Imagine a cross between a blackberry and a raspberry – a berry that’s a little bit naughty, a little bit sweet, and a whole lot of delicious. That’s the tayberry. And the best part? You can pick them yourself on several farms across the Netherlands.
Grab a basket, gather your crew (kids, partner, or just your sunhat), and head out to a “pluktuin” (pick-your-own garden) or a fruit farm that grows these elongated, dark purple gems. The fun starts when you spot the long, arching canes. Tayberries are surprisingly delicate and plump, so handle them with care. The rule of thumb: if they slide off the stem with the gentlest tug, they’re ready. If you have to wrestle, let them ripen another week. Picking them is a game of patience and treasure hunting – you’ll find some hiding under leaves, blushing a deep maroon. By the end, your fingers will be stained, your baskets full, and everyone will be sneak-eating a few (no judgment – it’s part of the experience).
Back home: What to do with your haul?
Tayberries are perfect fresh, but they’re divas – they don’t last long. Eat them within 24–48 hours, or freeze them on a tray (so they don’t clump) and bag them up. Use them anywhere you’d use raspberries or blackberries: on yogurt, in porridge, over ice cream, or as a sneaky topping for pancakes.
Two Cooking Recipes
1. Tayberry & Vanilla Jam A jam that tastes like summer in a jar.
- 500 g tayberries
- 300 g preserving sugar (or regular sugar with pectin)
- 1 vanilla pod, split and scraped
- Juice of half a lemon Place berries, sugar, vanilla seeds (and pod) in a heavy pot. Add lemon juice. Simmer gently, stirring, until the berries soften and the mixture thickens (about 15–20 minutes). Test for set by putting a spoonful on a cold plate – if it wrinkles when pushed, it’s done. Pour into sterilized jars. Keep in the fridge for up to 3 weeks.
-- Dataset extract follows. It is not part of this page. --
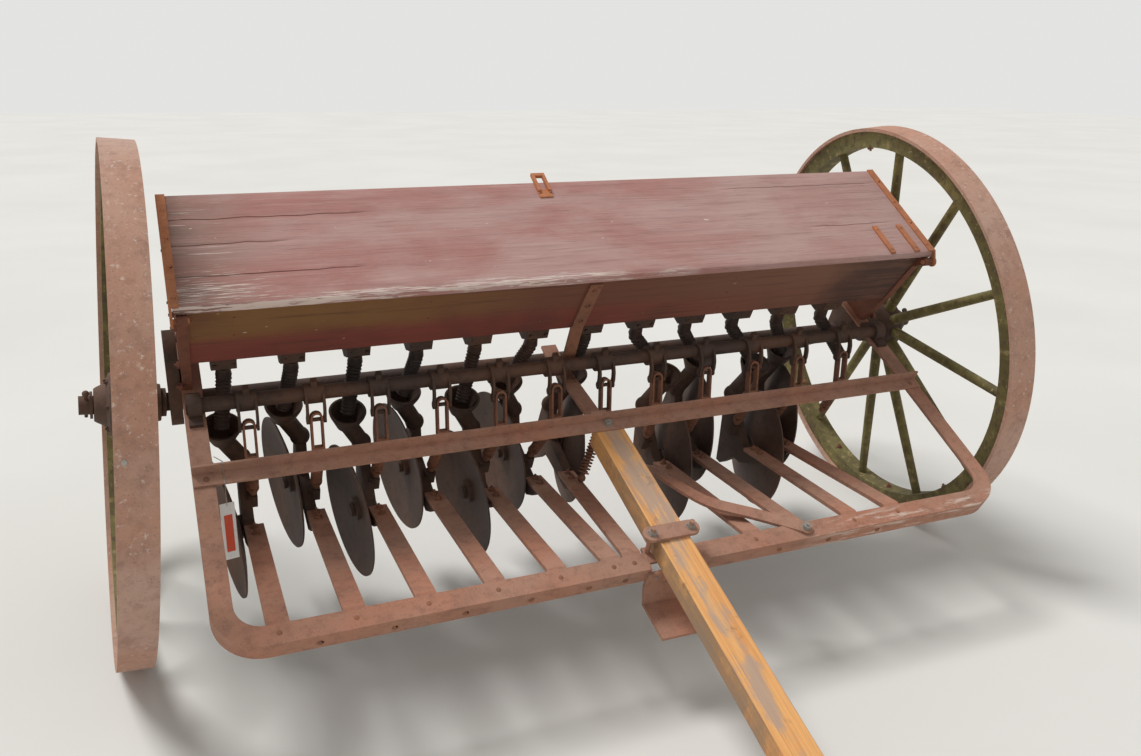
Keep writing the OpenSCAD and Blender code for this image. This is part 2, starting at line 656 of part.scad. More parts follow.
// Tapered spokes, seated on the hub and in the felloe
module spokes(s) color("#7c7030") parked() at_wheel(s)
    for (k = [0:spoke_count - 1]) rotate([8.5 + 360 / spoke_count * k, 0, 0]) intersection() {
        translate([0, 0, hub_r - 3]) cylinder(h = spoke_out - hub_r + 6, r1 = spoke_r_hub, r2 = spoke_r_rim);
        ring(hub_r, spoke_out, -40, 40);
    }

// Cast hub with flanges and a tapering nose
module hub(s) color("#3d3532") parked() at_wheel(s) rotate([0, 90, 0]) difference() {
    rotate_extrude() polygon([[0, -hub_in], [44, -hub_in], [46, -hub_in + 12], [52, -40], [hub_r - 4, -30], [hub_r, -26],
                              [hub_r, 26], [hub_r - 4, 30], [52, 36], [42, hub_out - 6], [38, hub_out], [0, hub_out]]);
    translate([0, 0, -hub_in - 1]) cylinder(h = hub_in + hub_out + 2, r = axle_r + fit);
}

frame_rails();
cross_angle();
centre_rail();
twisted_strap();
tongue();
tongue_clamp();
tongue_bracket();
tongue_hitch();
axle();
axle_brackets();
box_front();
box_rear();
box_bottom();
box_ends();
box_brace();
lid();
lid_irons();
feed_cups();
feed_shaft();
seed_tubes();
gear_cover();
rock_shaft();
rock_brackets();
pressure_links();
pressure_springs();
drag_bars();
boots();
disc(0);  // disc_01
disc(1);  // disc_02
disc(2);  // disc_03
disc(3);  // disc_04
disc(4);  // disc_05
disc(5);  // disc_06
disc(6);  // disc_07
disc(7);  // disc_08
disc(8);  // disc_09
disc(9);  // disc_10
disc(10);  // disc_11
tyre(-1);  // tyre_left
felloe(-1);  // felloe_left
spokes(-1);  // spokes_left
hub(-1);  // hub_left
tyre(1);  // tyre_right
felloe(1);  // felloe_right
spokes(1);  // spokes_right
hub(1);  // hub_right
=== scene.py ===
# %% [markdown]
# # A horse-drawn grain drill, parked nose-down on its tongue
# The steel frame, wheels, box and openers come from the CAD model, already in metres and in place.
# Blender adds what sixty years outdoors did to them: rust in several tones, paint worn down to grey
# wood, and the small hardware that holds the drill together.

import math

import bmesh
import bpy
from mathutils import Matrix, Vector, noise


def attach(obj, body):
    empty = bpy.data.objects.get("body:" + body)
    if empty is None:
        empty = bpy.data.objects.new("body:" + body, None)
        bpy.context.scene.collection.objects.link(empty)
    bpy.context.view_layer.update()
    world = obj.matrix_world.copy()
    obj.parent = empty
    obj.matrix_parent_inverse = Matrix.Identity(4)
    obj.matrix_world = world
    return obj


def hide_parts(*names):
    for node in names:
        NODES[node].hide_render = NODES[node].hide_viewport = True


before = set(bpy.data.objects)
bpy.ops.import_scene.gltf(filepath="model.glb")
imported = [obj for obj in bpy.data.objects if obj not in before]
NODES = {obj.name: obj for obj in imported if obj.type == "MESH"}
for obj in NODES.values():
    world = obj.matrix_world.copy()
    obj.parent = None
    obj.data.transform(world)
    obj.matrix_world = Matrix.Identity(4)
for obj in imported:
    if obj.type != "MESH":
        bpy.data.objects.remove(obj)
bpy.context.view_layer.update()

# %% [markdown]
# The drill is laid out in its own axes, in millimetres: the wheel centres at the origin, X to the right,
# Y to the rear and Z up. The whole frame is then pitched 29 degrees, nose down. One matrix holds that,
# so each new piece can be drawn where a maker would measure it and be parked in one step.

# %% The drill's own axes
PITCH = math.radians(29)
MIDDLE = Vector((0, 0.448708, 0.610521))
PARK = Matrix.Translation(MIDDLE) @ Matrix.Rotation(PITCH, 4, "X") @ Matrix.Scale(0.001, 4)
RAIL_Z, ANGLE_T, FRONT_Y = 84, 6, 755
WHEEL_X, LEAN = 1108, math.radians(6)
ROW_PITCH, ROWS = 152.4, 12


def row_x(row):
    return (row - (ROWS - 1) / 2) * ROW_PITCH


def at_wheel(s):
    """Outward X, from the middle of the left (-1) or right (1) wheel."""
    leaning = Matrix.Translation((s * WHEEL_X, 0, 0)) @ Matrix.Rotation(-s * LEAN, 4, "Y")
    return leaning @ Matrix.Diagonal((s, 1, 1, 1))


# %% [markdown]
# The camera stands where the photographer did: left of the tongue, at eye height, looking down along
# the box. Its place was solved in the drill's own axes, from the wheels, the box and the frame's corners,
# so it is parked by the same pitch as the drill.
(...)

2. Grilled Pork Chops with Tayberry Sauce Pork and tart berries are a dream team.
- 2 thick pork chops
- 1 shallot, finely chopped
- 150 g tayberries (fresh or frozen)
- 1 tbsp honey or brown sugar
- 2 tbsp balsamic vinegar
- Butter & oil Season chops with salt and pepper. Grill or pan-fry until cooked (about 5 minutes per side). Remove and rest. In the same pan, soften shallot in a knob of butter. Add tayberries, honey, and balsamic, stirring until the berries burst and the sauce thickens (2–3 minutes). Spoon over the chops. Serve with mashed potatoes or a crisp salad.
One Cocktail Recipe
Tayberry Bellini A blushing twist on a classic.
- 1 cup tayberries
- 1 tbsp honey or simple syrup
- 1 bottle of chilled Prosecco or dry sparkling wine
- Mint leaves (optional) Blend the tayberries with honey until smooth. Strain through a fine sieve to remove seeds (optional, but makes it elegant). Pour 2 tablespoons of the purée into each champagne flute. Top up slowly with Prosecco. Stir gently. Garnish with a tayberry and a mint leaf. Risky, but worth it.